Editorial from Volume IX, No 30, July 27, 1957.
The controversy aroused by the Kerala Education Bill has spread far beyond the confines of the State. It naturally raises a doubt whether E M S was wise in departing from the convention of Cabinet Government of having only amateurs at the top in selecting Shri Joseph Mundassery as his Education Minister. For there is nothing really controversial in the Bill itself; it is the mover of the Bill who rouses controversy. Shri Mundassery is a distinguished educationist. For more than 25 years, he was a teacher in a private college in the State, and he was not just a teacher. An able speaker and a talented writer, he had rare courage which often brought him into clash with the management of the college and with his fellow litterateurs. Finally, he had to leave the college under unhappy circumstances. This background of his had naturally made some people ask, whether Mundassery would be able to take a dispassionate view of the teacher-management problem which has been brewing for quite a long time in Kerala as also in other States. This doubt in the public mind, Opposition has been trying to exploit. But for the Education Minister’s past, Opposition would not have succeeded in working up an agitation even before the text of the Bill had been published.
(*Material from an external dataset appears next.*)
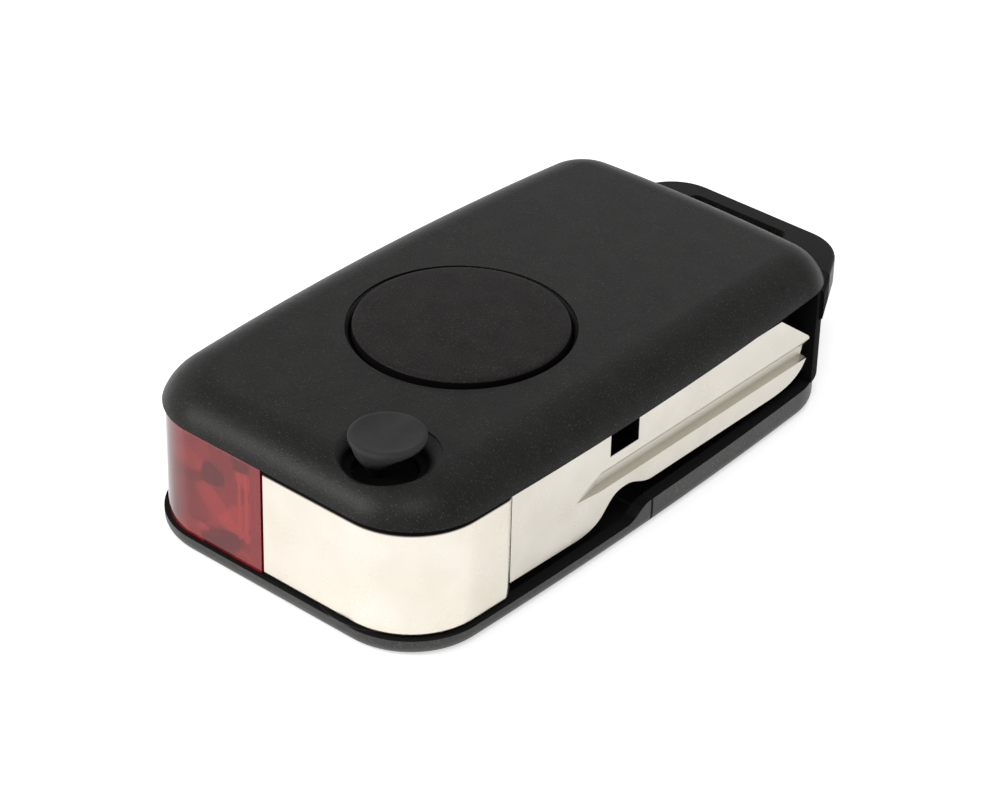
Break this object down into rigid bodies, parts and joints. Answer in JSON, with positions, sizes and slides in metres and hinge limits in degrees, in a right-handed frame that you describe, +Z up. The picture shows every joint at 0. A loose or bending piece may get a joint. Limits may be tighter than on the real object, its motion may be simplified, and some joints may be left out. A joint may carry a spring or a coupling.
{
  "type": "flip key remote",
  "caption": "Folding car key remote: moulded case with a round button, infrared window, turning metal head with a flat blade, and a loop for a key ring.",
  "frame": {"origin": "middle of the whole outline seen from above, on the surface that the folded key lies on", "axes": "+Z up through the button, +X towards the side that the blade folds into, -Y towards the turning head and the window, +Y towards the key ring lug"},
  "size_m": [0.035, 0.0649, 0.018],
  "materials": {
    "black_plastic": "fine grained black moulded plastic",
    "button_plastic": "smooth matt black plastic",
    "red_window": "clear red moulded plastic",
    "satin_nickel": "satin nickel plating on a cast head",
    "blade_nickel": "milled blade with nickel plating",
    "steel": "bright steel",
    "rubber": "grey silicone",
    "board": "green solder mask",
    "chip": "black moulded package",
    "aluminium": "plain can",
    "contact": "plated spring strip",
    "diode": "dark tinted lens"
  },
  "bodies": {
    "case": {"upper_cover": "black_plastic", "front_cover": "black_plastic", "middle_frame": "black_plastic", "infrared_window": "red_window", "spring_cap": "black_plastic", "button_mat": "rubber", "circuit_board": "board", "button_switch": "steel", "controller_chip": "chip", "clock_crystal": "steel", "buffer_capacitor": "aluminium", "lower_cell": "steel", "upper_cell": "steel", "upper_contact": "contact", "side_contact": "contact", "case_screws": "steel", "infrared_diode_1": "diode", "infrared_diode_2": "diode"},
    "head": {"flip_head": "satin_nickel", "key_blade": "blade_nickel", "blade_pin": "steel", "flip_spring": "steel"},
    "release": {"release_button": "button_plastic"},
    "button": {"main_button": "button_plastic"},
    "battery_door": {"battery_cover": "black_plastic"}
  },
  "joints": [
    {"name": "head_turn", "type": "hinge", "parent": "case", "child": "head", "pos_m": [0.0083, -0.02658, 0.0075], "axis": [0, 0, -1], "range_deg": [0, 180]},
    {"name": "release_press", "type": "slide", "parent": "head", "child": "release", "axis": [0, 0, -1], "range_m": [0, 0.0018], "stiffness_N_per_m": 1500, "springref_m": -0.002, "deforming": ["flip_spring"]},
    {"name": "button_press", "type": "slide", "parent": "case", "child": "button", "axis": [0, 0, -1], "range_m": [0, 0.0006], "stiffness_N_per_m": 2000, "springref_m": -0.0004, "deforming": ["button_mat"]},
    {"name": "battery_cover_slide", "type": "slide", "parent": "case", "child": "battery_door", "axis": [0, 1, 0], "range_m": [0, 0.03]}
  ]
}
A study of the Bill which has now been referred to the Select Committee does not show anything particularly new or revolutionary or even tendentious. A reform of education in the State had been long overdue and the present Bill minus Mundassery and the Communist Party would have raised no storm. It would have been accepted as a matter of course, except by the vested interests which were intended to be hit. The principles enunciated in the Bill are already in operation, in one form or other. The Bill seeks to codify them and to give proper directives for action.